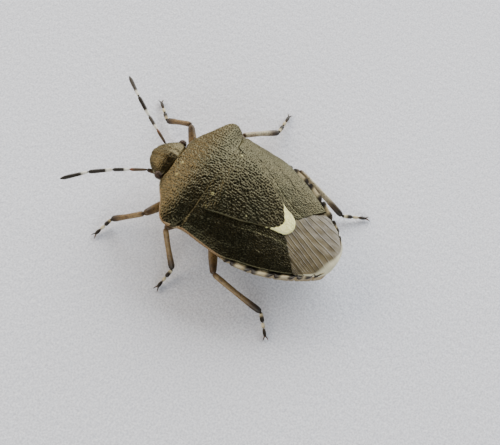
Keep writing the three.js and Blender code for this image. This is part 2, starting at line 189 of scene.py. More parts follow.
@dataclass(frozen=True)
class BodyForm:
    """The body's outline in plan and its heights, as smooth tables over its length."""

    outline: Table = Table([
        (-3.75, 0.95), (-3.5, 1.55), (-3.1, 2.18), (-2.7, 2.88), (-2.5, 3.07), (-2.28, 3.13), (-2.05, 3.07),
        (-1.7, 2.88), (-0.6, 2.92), (0.8, 2.98), (1.8, 2.82), (2.8, 2.42), (3.6, 1.95), (4.4, 1.32),
        (4.8, 0.86), (4.94, 0.52), (5.0, 0.2),
    ])
    bare_strip: Table = Table([
        (-1.6, 0), (0.5, 0.03), (1.3, 0.2), (2.2, 0.26), (3.4, 0.24), (4.1, 0.15), (4.5, 0.03), (4.8, 0),
    ])
    rim: Table = Table([
        (-3.75, 2.12), (-3.3, 2.43), (-2.3, 2.6), (-1.6, 2.46), (0.5, 2.17), (2.5, 1.95),
        (4, 1.82), (5.1, 1.72),
    ])
    crown: Table = Table([
        (-3.75, 2.42), (-3.3, 2.62), (-2.6, 2.98), (-1.9, 3.2), (-1.4, 3.28), (-0.5, 3.18), (0.5, 2.9),
        (1.5, 2.58), (2.5, 2.32), (3.4, 2.13), (4.3, 1.97), (5.1, 1.8),
    ])
    keel: Table = Table([
        (-3.75, 1.15), (-3.2, 0.95), (-2.4, 0.85), (0, 0.78), (1.5, 0.76), (3, 0.82),
        (4.2, 0.96), (5.1, 1.16),
    ])

    roundness: float = 0.8
    flank: float = 0.62

    def share_out(self, x: Array, y: Array) -> Array:
        """How far out a place lies, from 0 on the midline to 1 on the rim."""
        return np.clip(np.abs(x) / self.outline(y), 0, 1)

    def back(self, x: Array, y: Array) -> Array:
        """Height of the back."""
        arch = (1 - self.share_out(x, y) ** 2) ** self.roundness
        return self.rim(y) + (self.crown(y) - self.rim(y)) * arch

    def belly(self, x: Array, y: Array) -> Array:
        """Height of the belly."""
        edge = self.rim(y) - self.flank
        return edge + (self.keel(y) - edge) * (1 - self.share_out(x, y) ** 2.4) ** self.roundness

    def wing_reach(self, y: Array) -> Array:
        """Half the width that the folded wings cover."""
        return self.outline(y) - self.bare_strip(y)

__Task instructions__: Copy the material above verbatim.

__Exercise solution__:
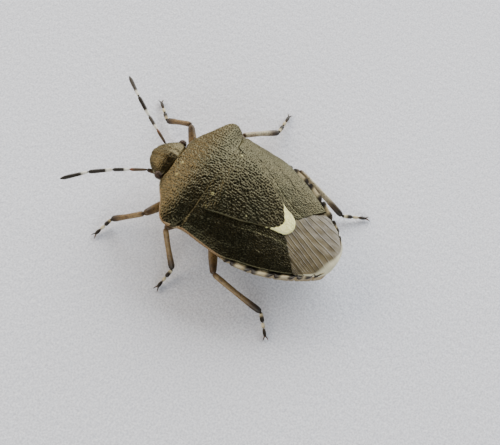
Keep writing the three.js and Blender code for this image. This is part 2, starting at line 189 of scene.py. More parts follow.
@dataclass(frozen=True)
class BodyForm:
    """The body's outline in plan and its heights, as smooth tables over its length."""

    outline: Table = Table([
        (-3.75, 0.95), (-3.5, 1.55), (-3.1, 2.18), (-2.7, 2.88), (-2.5, 3.07), (-2.28, 3.13), (-2.05, 3.07),
        (-1.7, 2.88), (-0.6, 2.92), (0.8, 2.98), (1.8, 2.82), (2.8, 2.42), (3.6, 1.95), (4.4, 1.32),
        (4.8, 0.86), (4.94, 0.52), (5.0, 0.2),
    ])
    bare_strip: Table = Table([
        (-1.6, 0), (0.5, 0.03), (1.3, 0.2), (2.2, 0.26), (3.4, 0.24), (4.1, 0.15), (4.5, 0.03), (4.8, 0),
    ])
    rim: Table = Table([
        (-3.75, 2.12), (-3.3, 2.43), (-2.3, 2.6), (-1.6, 2.46), (0.5, 2.17), (2.5, 1.95),
        (4, 1.82), (5.1, 1.72),
    ])
    crown: Table = Table([
        (-3.75, 2.42), (-3.3, 2.62), (-2.6, 2.98), (-1.9, 3.2), (-1.4, 3.28), (-0.5, 3.18), (0.5, 2.9),
        (1.5, 2.58), (2.5, 2.32), (3.4, 2.13), (4.3, 1.97), (5.1, 1.8),
    ])
    keel: Table = Table([
        (-3.75, 1.15), (-3.2, 0.95), (-2.4, 0.85), (0, 0.78), (1.5, 0.76), (3, 0.82),
        (4.2, 0.96), (5.1, 1.16),
    ])

    roundness: float = 0.8
    flank: float = 0.62

    def share_out(self, x: Array, y: Array) -> Array:
        """How far out a place lies, from 0 on the midline to 1 on the rim."""
        return np.clip(np.abs(x) / self.outline(y), 0, 1)

    def back(self, x: Array, y: Array) -> Array:
        """Height of the back."""
        arch = (1 - self.share_out(x, y) ** 2) ** self.roundness
        return self.rim(y) + (self.crown(y) - self.rim(y)) * arch

    def belly(self, x: Array, y: Array) -> Array:
        """Height of the belly."""
        edge = self.rim(y) - self.flank
        return edge + (self.keel(y) - edge) * (1 - self.share_out(x, y) ** 2.4) ** self.roundness

    def wing_reach(self, y: Array) -> Array:
        """Half the width that the folded wings cover."""
        return self.outline(y) - self.bare_strip(y)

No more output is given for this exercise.